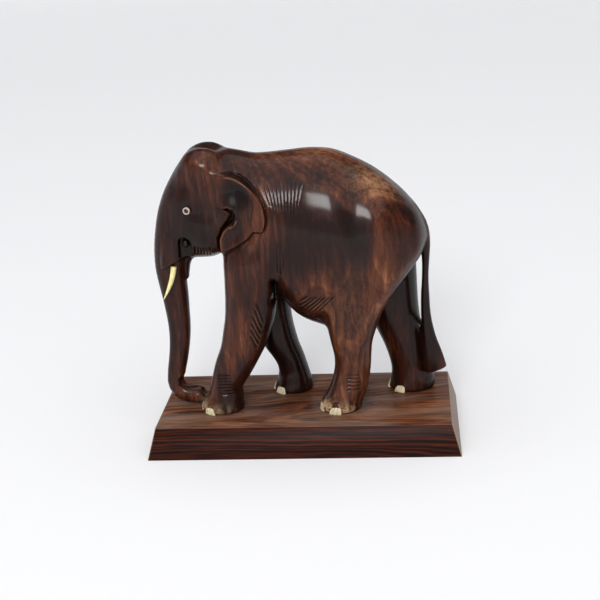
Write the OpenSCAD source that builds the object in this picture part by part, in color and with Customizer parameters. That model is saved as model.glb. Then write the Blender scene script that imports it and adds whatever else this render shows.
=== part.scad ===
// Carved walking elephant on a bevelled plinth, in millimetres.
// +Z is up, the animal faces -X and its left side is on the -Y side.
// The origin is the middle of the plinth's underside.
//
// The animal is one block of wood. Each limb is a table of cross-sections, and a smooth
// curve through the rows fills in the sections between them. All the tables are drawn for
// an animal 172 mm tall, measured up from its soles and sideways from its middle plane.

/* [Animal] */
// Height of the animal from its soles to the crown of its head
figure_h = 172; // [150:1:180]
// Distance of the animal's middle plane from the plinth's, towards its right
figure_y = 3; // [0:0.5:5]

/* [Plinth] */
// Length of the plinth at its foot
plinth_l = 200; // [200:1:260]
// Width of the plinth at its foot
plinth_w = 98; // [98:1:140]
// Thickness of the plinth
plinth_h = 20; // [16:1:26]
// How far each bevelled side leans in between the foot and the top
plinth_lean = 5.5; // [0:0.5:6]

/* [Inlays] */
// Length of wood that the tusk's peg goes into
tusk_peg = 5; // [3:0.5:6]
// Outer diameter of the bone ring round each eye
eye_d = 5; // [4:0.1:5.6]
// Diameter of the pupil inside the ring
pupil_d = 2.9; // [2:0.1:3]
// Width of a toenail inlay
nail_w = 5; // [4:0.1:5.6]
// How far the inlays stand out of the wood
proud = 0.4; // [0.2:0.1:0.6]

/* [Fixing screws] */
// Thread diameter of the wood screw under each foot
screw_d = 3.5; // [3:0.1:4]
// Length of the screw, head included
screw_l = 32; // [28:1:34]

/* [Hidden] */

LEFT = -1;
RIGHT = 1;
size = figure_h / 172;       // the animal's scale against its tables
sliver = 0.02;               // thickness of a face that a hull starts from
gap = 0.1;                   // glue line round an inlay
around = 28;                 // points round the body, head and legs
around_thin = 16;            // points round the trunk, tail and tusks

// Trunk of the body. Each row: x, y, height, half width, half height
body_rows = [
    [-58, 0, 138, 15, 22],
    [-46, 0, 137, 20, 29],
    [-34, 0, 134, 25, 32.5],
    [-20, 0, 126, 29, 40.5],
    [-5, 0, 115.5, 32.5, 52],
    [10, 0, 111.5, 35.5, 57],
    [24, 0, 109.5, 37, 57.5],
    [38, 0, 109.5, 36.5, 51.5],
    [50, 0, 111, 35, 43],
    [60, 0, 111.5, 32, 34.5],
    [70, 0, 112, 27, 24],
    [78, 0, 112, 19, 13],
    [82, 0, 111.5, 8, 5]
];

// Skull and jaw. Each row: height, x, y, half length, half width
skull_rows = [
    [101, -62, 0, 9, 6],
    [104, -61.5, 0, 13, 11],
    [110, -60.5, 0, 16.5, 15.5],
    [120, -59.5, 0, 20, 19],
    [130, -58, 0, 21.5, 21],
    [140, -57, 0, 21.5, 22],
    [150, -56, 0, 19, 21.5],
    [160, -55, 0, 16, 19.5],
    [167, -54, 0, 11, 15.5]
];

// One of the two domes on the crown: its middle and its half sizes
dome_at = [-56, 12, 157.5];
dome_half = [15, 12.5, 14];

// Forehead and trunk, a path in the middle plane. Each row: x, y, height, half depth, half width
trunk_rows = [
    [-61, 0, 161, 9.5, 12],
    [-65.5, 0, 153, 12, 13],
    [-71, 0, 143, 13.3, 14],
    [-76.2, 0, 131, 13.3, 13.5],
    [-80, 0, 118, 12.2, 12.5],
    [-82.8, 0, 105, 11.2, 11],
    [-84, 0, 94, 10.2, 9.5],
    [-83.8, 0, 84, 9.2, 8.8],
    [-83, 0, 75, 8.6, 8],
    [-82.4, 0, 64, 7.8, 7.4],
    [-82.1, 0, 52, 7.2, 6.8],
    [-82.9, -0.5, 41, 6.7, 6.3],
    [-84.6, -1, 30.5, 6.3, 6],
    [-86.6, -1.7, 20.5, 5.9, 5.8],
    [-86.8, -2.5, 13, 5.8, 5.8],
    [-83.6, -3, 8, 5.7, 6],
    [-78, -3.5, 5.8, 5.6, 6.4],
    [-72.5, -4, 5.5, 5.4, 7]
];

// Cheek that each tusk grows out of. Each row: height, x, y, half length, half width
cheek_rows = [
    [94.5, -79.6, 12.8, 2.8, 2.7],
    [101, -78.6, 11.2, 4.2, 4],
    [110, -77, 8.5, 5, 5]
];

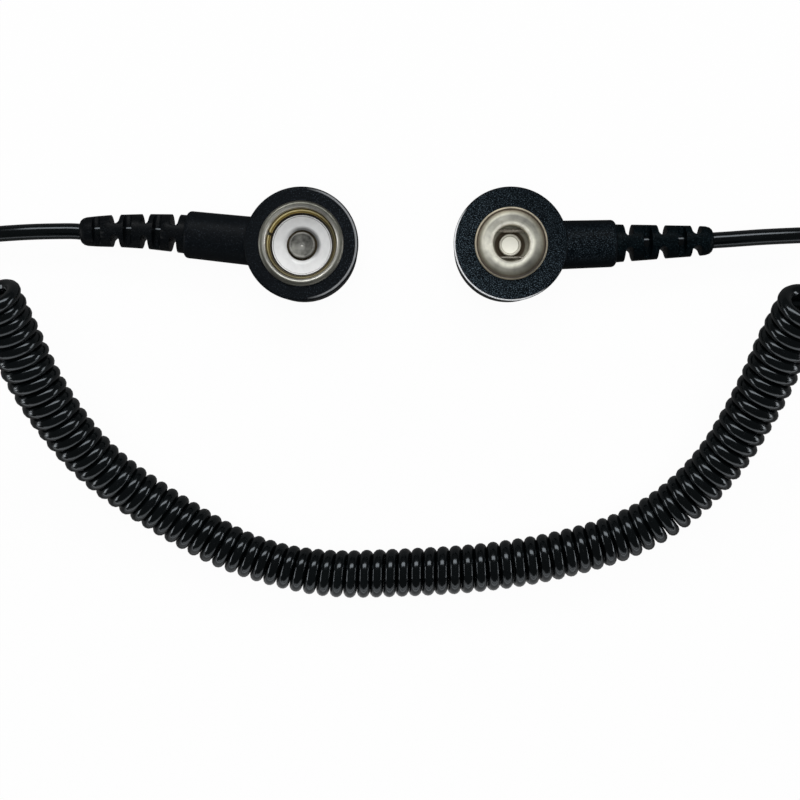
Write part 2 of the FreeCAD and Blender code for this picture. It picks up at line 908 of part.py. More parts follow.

---

WHAT IS NEEDED:
Return, please, the lines of the data from the first through the line containing "plinth_lean = 5.5; // [0:0.5:6]", both kept, exactly as they stand and nothing more.

EXERCISE SOLUTION:
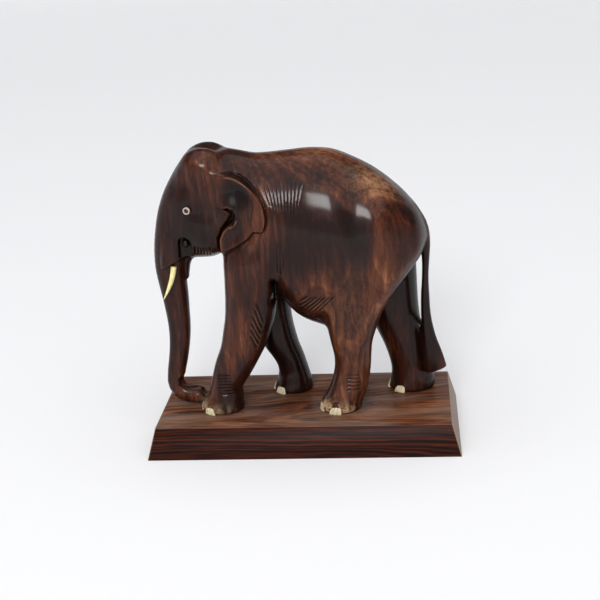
Write the OpenSCAD source that builds the object in this picture part by part, in color and with Customizer parameters. That model is saved as model.glb. Then write the Blender scene script that imports it and adds whatever else this render shows.
=== part.scad ===
// Carved walking elephant on a bevelled plinth, in millimetres.
// +Z is up, the animal faces -X and its left side is on the -Y side.
// The origin is the middle of the plinth's underside.
//
// The animal is one block of wood. Each limb is a table of cross-sections, and a smooth
// curve through the rows fills in the sections between them. All the tables are drawn for
// an animal 172 mm tall, measured up from its soles and sideways from its middle plane.

/* [Animal] */
// Height of the animal from its soles to the crown of its head
figure_h = 172; // [150:1:180]
// Distance of the animal's middle plane from the plinth's, towards its right
figure_y = 3; // [0:0.5:5]

/* [Plinth] */
// Length of the plinth at its foot
plinth_l = 200; // [200:1:260]
// Width of the plinth at its foot
plinth_w = 98; // [98:1:140]
// Thickness of the plinth
plinth_h = 20; // [16:1:26]
// How far each bevelled side leans in between the foot and the top
plinth_lean = 5.5; // [0:0.5:6]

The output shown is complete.